Fifty years ago, movies were homogenous, meant to appeal to the whole family. Now pop culture has been Balkanized; it is full of niches, with different groups watching and playing their own things. And big movies, the ones that grab $20 million on their first weekend, are guy stuff. Young males consume violent movies, in part, for the same reason they groove to outlaw music: because their parents can't understand it--or stand it. To kids, an R rating for violence is like the Parental Advisory on CDs: a Good Housebreaking Seal of Approval.

The cultural gap, though, is not just between old and young. It is between the haves and the self-perceived have-nots of teen America. Recent teen films, whether romance or horror, are really about class warfare. In each movie, the cafeteria is like a tiny former Yugoslavia, with each clique its own faction: the Serbian jocks, Bosnian bikers, Kosovar rebels, etc. And the horror movies are a microcosm of ethnic cleansing.

Movies may glamorize mayhem while serving as a fantasy safety valve. A steady diet of megaviolence may coarsen the young psyche--but some films may instruct it.

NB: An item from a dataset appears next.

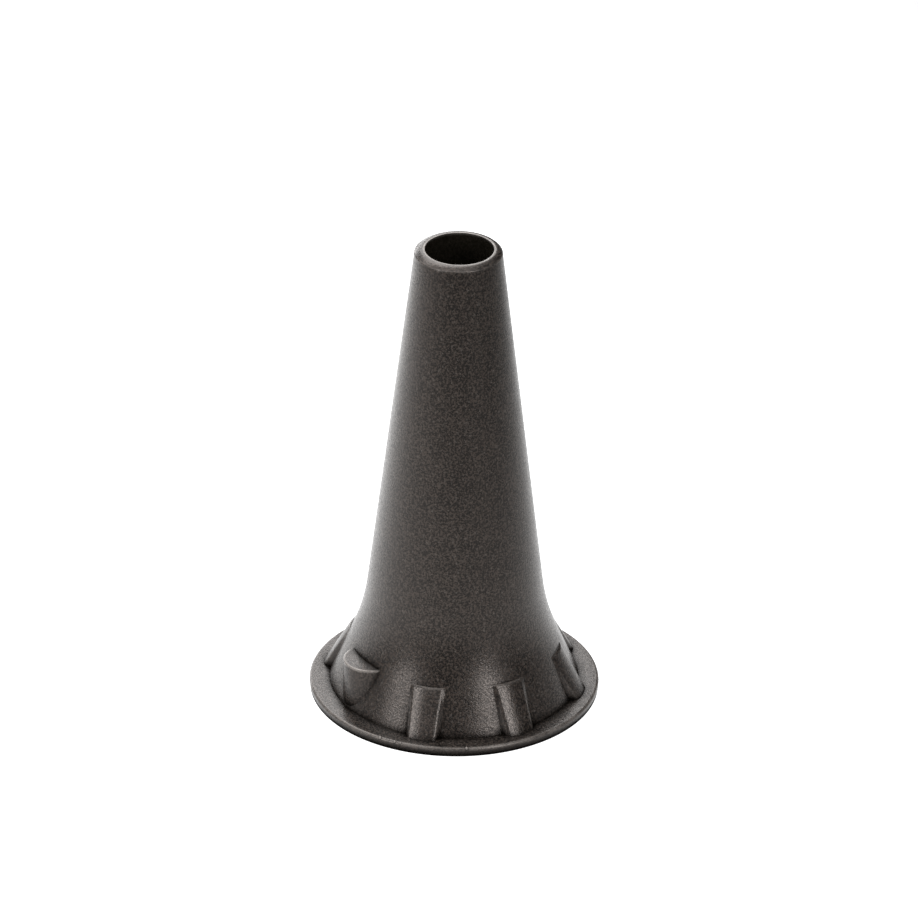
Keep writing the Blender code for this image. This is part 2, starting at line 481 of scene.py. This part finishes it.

Heathers and Natural Born Killers are crystal-clear satires on psychopathy, and The Basketball Diaries is a mordant portrait of drug addiction. Payback is a grimly synoptic parody of all gangster films. In three weeks, 15 million people have seen The Matrix and not gone berserk. And Carrie 2 is a crappy remake of a 1976 hit that led to no murders.

Flash: movies don't kill people. Guns kill people. "What's more troubling," asks Steve Tisch, producer of Forrest Gump and American History X, "a kid with a sawed-off shotgun or a kid with a cassette of The Basketball Diaries? It's not just movies. Lots of other wires have to short before a kid goes out and does something like this. It's a piece of a much bigger, more complex puzzle."

Some images in recent films are both repellent and (the tricky part) exciting. Some song lyrics express a rage that's not easy to take as irony. And, yes, a movie or song or TV show may inspire some sick twist to earn satanic stardom with a gun. But most kids deserve the respect their parents wanted when they were kids: to be able to consume bits of pop culture and decide on their own whether it's poetry, entertainment or junk.

There is a lapse in parental logic that goes from "I don't get it" to "It must be evil," and from that to "It makes kids evil." Today, moms and dads gaze at the withdrawn souls across the kitchen-table chasm. They see what their kids wear; they may know what their kids see. But, in another Manson lyric, they "fail to see the anguish in my eyes." Parents should try looking into their kids' eyes. If they do, and do more, they might even "see the tragic/Turnin' into magic."